* **Task brief**: For each line below that contains the string "frame", copy that line.
--------
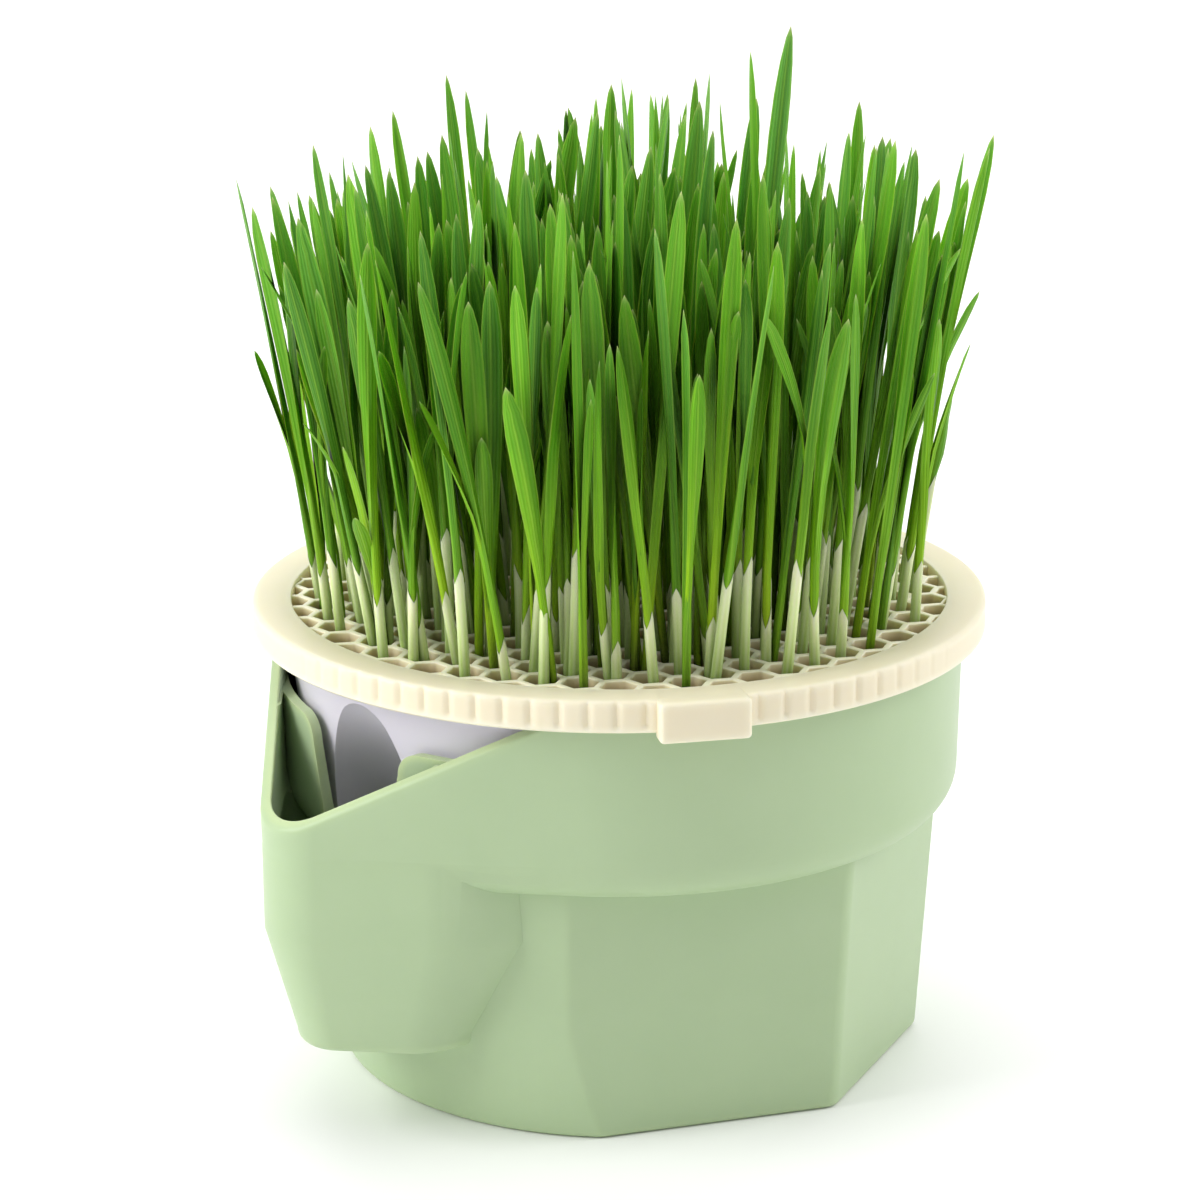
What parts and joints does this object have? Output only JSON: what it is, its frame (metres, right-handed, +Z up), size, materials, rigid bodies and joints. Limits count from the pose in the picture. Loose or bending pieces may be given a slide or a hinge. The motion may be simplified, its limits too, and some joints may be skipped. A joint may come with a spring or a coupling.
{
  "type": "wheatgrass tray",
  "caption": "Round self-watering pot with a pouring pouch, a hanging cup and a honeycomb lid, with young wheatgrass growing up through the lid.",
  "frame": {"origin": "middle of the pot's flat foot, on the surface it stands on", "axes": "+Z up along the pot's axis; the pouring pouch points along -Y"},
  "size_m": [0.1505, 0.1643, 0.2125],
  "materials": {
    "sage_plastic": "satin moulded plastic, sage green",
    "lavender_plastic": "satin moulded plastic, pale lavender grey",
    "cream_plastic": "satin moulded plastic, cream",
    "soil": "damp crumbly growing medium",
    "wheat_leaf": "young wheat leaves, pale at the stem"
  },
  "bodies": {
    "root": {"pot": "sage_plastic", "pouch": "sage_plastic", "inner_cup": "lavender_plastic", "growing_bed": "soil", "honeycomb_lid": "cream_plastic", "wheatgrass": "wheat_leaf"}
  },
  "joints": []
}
--------
* **Output below**:
What parts and joints does this object have? Output only JSON: what it is, its frame (metres, right-handed, +Z up), size, materials, rigid bodies and joints. Limits count from the pose in the picture. Loose or bending pieces may be given a slide or a hinge. The motion may be simplified, its limits too, and some joints may be skipped. A joint may come with a spring or a coupling.
  "frame": {"origin": "middle of the pot's flat foot, on the surface it stands on", "axes": "+Z up along the pot's axis; the pouring pouch points along -Y"},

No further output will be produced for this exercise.